Seize employés du complexe Cevital se trouvant à l'arrière-port de Béjaïa sont entrés hier en grève de la faim pour réclamer leur réintégration dans leurs postes de travail. Assis sur des cartons à l'entrée du complexe, les grévistes sont déterminés à rester là jusqu'à leur rétablissement dans leur droit. Ils dénoncent un licenciement collectif «abusif» qu'ils assimilent à une sanction faisant suite au mouvement de grève qui a marqué le complexe cette année, pour la première fois de son histoire. «Dix jours après notre grève du 1er avril, 27 personnes ont été convoquées en conseil de discipline pour répondre d'une faute de 3e degré. Sur quelle base a-t-on désigné ces 27 travailleurs alors qu'il y avait plus de 500 grévistes ? Le dernier d'entre nous a 10 ans d'ancienneté dans cette usine, nous avons contribué à son essor et à sa préservation», déclare un des grévistes, qui affirme que 11 des mis à pied ont été réintégrés, le reste licencié. «Les décisions de notre licenciement nous sont parvenues par voie postale», ajoute un de ses collègues. Sur les décisions qui mettent fin à la relation de travail, l'administration évoque la loi 90/11 relative aux relations de travail en vertu de laquelle les travailleurs demandent le droit de créer leur syndicat, l'une de leurs premières revendications. «Ils parlent d'une loi qu'ils n'appliquent même pas», accusent les grévistes, qui ne reconnaissent aucune légitimité à la commission de discipline. «Nous ne l'avons pas élue. En plus, elle est présidée par un DRH qui n'a pris ses fonctions que le 1er avril, soit le jour de notre grève», disent-ils. Le complexe a connu, le 18 janvier dernier, sa première grève qui a abouti à une augmentation salariale de 5% et à une commission d'enquête dépêchée par le patron de Cevital. Deux mesures qui ne satisfont pas les grévistes. «5% c'est une goutte ! Cela fait, pour un employé à la catégorie 6, à peine 800 DA d'augmentation. Ce n'est pas le cas par contre pour les gros salaires», argumentent-ils. Concernant l'enquête, c'est aussi la déception : «Ils n'ont pas écouté tout le monde.» «On nous pousse à l'immolation collective», menace un des grévistes, qui jouissent du soutien exprimé par le PST, qui a rendu publique une déclaration de solidarité.

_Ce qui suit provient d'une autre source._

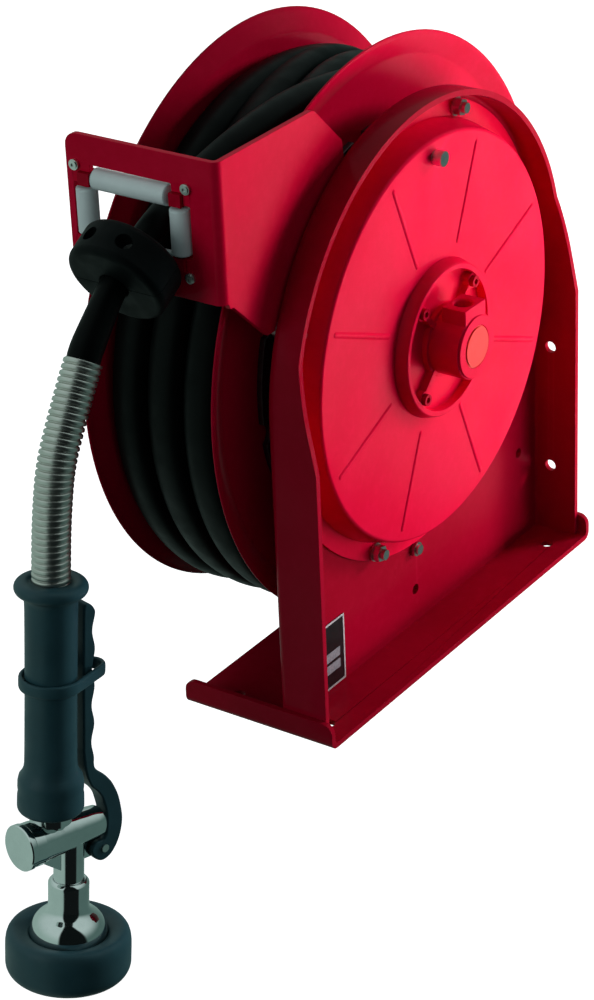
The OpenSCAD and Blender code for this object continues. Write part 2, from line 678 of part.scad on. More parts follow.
module valve_body() color("silver") wand() difference() {
  union() {
    translate([0, 0, -150]) cylinder(h = 21.5, r = 8.2);
    translate([0, 0, -135]) cylinder(h = 4, r = 11);
    // cross tube, tapering towards the lever
    cross(-16.4) cylinder(h = 6, r = 12);
    cross(-10.4 - overlap) cylinder(h = 40.4, r1 = 11.7, r2 = 8.4);
    cross(30 - overlap) cylinder(h = 1.6, r1 = 8.4, r2 = 7.2);
    translate([outlet_x, 0, -183]) cylinder(h = 38, r = 8.1);
    // web under the cross tube
    extrude_y(-3.2, 6.4) polygon([[-10.4, -148], [-10.4, -154.9], [4.2, -164.8],
      [outlet_x, -164.8], [outlet_x, -148]]);
    // lug that carries the lever's pivot
    extrude_y(-1.3, 2.6) polygon([[outlet_x, -150], [outlet_x, -164.6], [32, -164],
      [32, -156], [28.5, -151]]);
    rod_y(-1.3, 1.3, 4, lever_pivot);
  }
  translate([0, 0, cross_z]) cylinder(h = 20, r = 5.4);
  cross(-17) cylinder(h = 37, r = 6.2);
  cross(0) cylinder(h = 40, r = plunger_r + clearance);
  translate([outlet_x, 0, -190]) cylinder(h = 45, r = 4.8);
  rod_y(-5, 5, lever_pin_r + clearance, lever_pivot);
}

module valve_cap() color("silver") wand() translate([-16.4, 0, cross_z]) rotate([0, -90, 0])
  rotate_extrude() polygon([[0, -3], [6.15, -3], [6.15, 0], [12.1, 0], [12.5, 0.6],
    [12.5, 3.4], [11.9, 4], [0, 4]]);

// short compression spring behind the plunger
module valve_spring() color("silver") wand() cross(-12.4) coil_spring(14, 4.4, 0.8);

module plunger() color("silver") wand() cross(0) {
  translate([0, 0, 3]) cylinder(h = 29.6, r = plunger_r);
  translate([0, 0, 32.6 - overlap]) cylinder(h = 0.8, r = 1.9);
  translate([0, 0, 3]) cylinder(h = 2.6, r = 5.6);
}

module spray_bell() color("silver") outlet() rotate_extrude() polygon([
  [8.15, -173.2], [9.3, -173.2], [10.8, -174.9], [10.8, -188.6], [11.5, -190.8],
  [13.3, -192.9], [16.4, -195.1], [18.9, -197.9], [20.3, -201], [20.9, -204.6], [20.9, -221],
  [18.6, -221], [18.6, -205], [17.8, -201.6], [15.4, -198.2], [11.6, -195.4], [8.9, -192.6],
  [8.15, -189]]);

// rings of spray holes: [count, ring radius]
spray_rings = [[6, 5], [12, 10.5], [18, 16]];

module spray_face() color("silver") outlet() difference() {
  translate([0, 0, -226.6]) cylinder(h = 3, r = 24.8);
  for (row = spray_rings, i = [0 : row[0] - 1])
    rotate(360 * i / row[0]) translate([row[1], 0, -228]) cylinder(h = 6, r = 0.9, $fn = 16);
}

module bumper() color("darkslategray") outlet() rotate_extrude() polygon(join([
  [[20.95, -206.6], [22.3, -204.9], [25.2, -202.3], [28.2, -201.1], [30.9, -202.1],
   [32.6, -204.8], [bumper_r, -208.6]],
  arc(bumper_r - 8, -221.2, 8, 0, -90), [[24.9, -229.2], [24.9, -222.9], [20.95, -222.9]]]));

module lever_pin() color("silver") wand() {
  rod_y(-5.2, 5.2, lever_pin_r, lever_pivot);
  rod_y(-5.8, -5, 2.2, lever_pivot);
}

// side outline of the lever as [x, z]; its outer edge is wavy
lever_outline = concat(
  [[18.6, -16.7], [20.9, -17.2], [23.2, -19]],
  [for (i = [0 : 29]) let (z = -21 - 3 * i) [24 + 0.9 * cos((z + 22) * 360 / 21), z]],
  [[25.2, -111.3], [27.7, -113.8], [31, -116.3], [34.3, -119.7], [37.2, -123.7], [41.2, -131.9],
   [43.6, -141.5], [44, -147], [42.8, -154.3], [40.6, -160.2], [36.9, -164.8], [32.9, -167],
   [29.5, -166.9], [26.2, -164.7], [23.9, -161.6], [23.4, -159], [24.6, -156.6], [27.4, -155.2],
   [31, -154.8], [33, -152.4], [33.6, -146], [33.2, -139.5], [31.7, -134], [30, -129.5],
   [27, -125.4], [23.6, -122], [21.3, -117.5], [19.9, -113], [19, -109], [17.9, -100],
   [17.3, -60], [17.2, -22], [17.4, -18]]);

module lever() color("darkslategray") wand() difference() {
  extrude_y(-4.9, 9.8) polygon(lever_outline);
  // slot for the valve body's lug
  translate([20, -1.6, -170]) cube([16.8, 3.2, 16.4]);
  rod_y(-10, 10, lever_pin_r + clearance, lever_pivot);
}

// flat loop round the grip and the lever
module hold_ring() color("darkslategray") wand() translate([0, 0, -58.8]) {
  lever_side_x = 25.6;
  linear_extrude(6.6) difference() {
    polygon(concat(arc(0, 0, 16.8, 66, 294, 14), arc(lever_side_x, 0, 7.2, -66, 66)));
    polygon(concat(arc(0, 0, 14.2, 68, 292, 14), arc(lever_side_x, 0, 5.6, -64, 64)));
  }
}

base_tray();
side_frame();
guide_bracket();
roller_brackets();
roller_pins();
guide_screws();
spring_case();
case_bolts();
spring_anchor_pin();
power_spring();
hub_casting();
hub_screws();
swivel_plug();
frame_bushing();
hub_bushing();
label_plate();
pawl_pin();
pawl_spring();
hose_tail();
hose_stop_upper();
hose_stop_lower();
stop_screws();
main_shaft();
shaft_nut();
shaft_seals();
shaft_spacer();
spring_arbor();
drum_flange_near();
drum_flange_far();
drum_core();
drum_tie_bolts();
ratchet_ring();
outlet_elbow();
wound_hose();
latch_pawl();
roller_top();
roller_bottom();
roller_left();
roller_right();
free_hose();
armoured_hose();
hose_ferrule();
handle_tube();
grip();
valve_body();
valve_cap();
valve_spring();
spray_bell();
spray_face();
bumper();
lever_pin();
lever();
plunger();
hold_ring();
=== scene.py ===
"""A hose reel with a hanging spray wand.

The drum turns about X. The hose leaves over the top of the drum, passes a rubber stop on the -Y
side and hangs down to the wand. The wand has its own frame: its top is the origin, the handle
runs down -Z and the squeeze lever lies on +X.
Lengths are in millimetres, turned into metres by MM, unless a comment says otherwise.
"""
import bpy, bmesh, math
import numpy as np
from mathutils import Vector, Matrix


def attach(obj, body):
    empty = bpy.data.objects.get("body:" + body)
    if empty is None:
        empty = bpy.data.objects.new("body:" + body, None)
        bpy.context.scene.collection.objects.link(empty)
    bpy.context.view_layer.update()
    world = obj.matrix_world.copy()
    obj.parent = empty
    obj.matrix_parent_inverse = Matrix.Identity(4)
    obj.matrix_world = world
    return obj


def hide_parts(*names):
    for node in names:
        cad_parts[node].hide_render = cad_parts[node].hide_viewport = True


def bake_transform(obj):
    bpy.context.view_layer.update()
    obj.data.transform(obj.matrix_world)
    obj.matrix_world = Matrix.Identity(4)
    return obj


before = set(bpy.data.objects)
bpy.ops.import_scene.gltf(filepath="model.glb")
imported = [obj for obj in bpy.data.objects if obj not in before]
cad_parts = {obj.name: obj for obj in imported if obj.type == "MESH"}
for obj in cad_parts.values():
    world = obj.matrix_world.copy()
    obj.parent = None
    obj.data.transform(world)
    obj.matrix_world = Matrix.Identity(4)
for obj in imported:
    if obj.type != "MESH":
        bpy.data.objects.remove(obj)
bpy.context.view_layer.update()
scene = bpy.context.scene
scene.view_settings.view_transform = "Standard"

MM = 0.001


def mm(x, y, z):
    return Vector((x, y, z)) * MM


def shift(x, y, z):
    return Matrix.Translation(mm(x, y, z))


def turn(degrees, axis):
    return Matrix.Rotation(math.radians(degrees), 4, axis)


def clamp(value):
    return max(0.0, min(1.0, value))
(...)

Au niveau du complexe, notre demande de rencontrer un responsable est restée sans suite.
Le licenciement justifié
Le groupe Cevital considère, par la voie de sa chargée de la communication, que le licenciement des travailleurs grévistes de la faim répond aux dispositions du règlement intérieur et rappelle que les concernés «ouvrent droit à un recours auprès de la direction générale dans les délais requis». Il est ainsi reproché au groupe de travailleurs grévistes d'avoir «bloqué l'accès au complexe avec de graves menaces et intimidations aux autres employés qui avaient refusé de les suivre» le 1er avril. L'accusation concerne le jour du mouvement de protestation que la direction de Cevital qualifie de «mouvement visant à perturber les activités lancé par un groupe d'individus». «Toutes ces entraves ont eu par conséquent des préjudices financiers (détérioration d'actifs) pour la société et un retard dans les livraisons des produits basiques à la consommation aux clients», écrit encore la chargée de la communication de Cevital, qui rappelle la feuille de route «discutée et validée par les représentants des travailleurs» au début de l'année en cours et relative à la gestion des ressources humaines. Une feuille de route qui comporte donc, entre autres points, l'engagement de la direction de Cevital de lancer une étude comparative des salaires (benchmark), la création d'une mutuelle et l'installation «en cours» d'un comité de participation.K. M.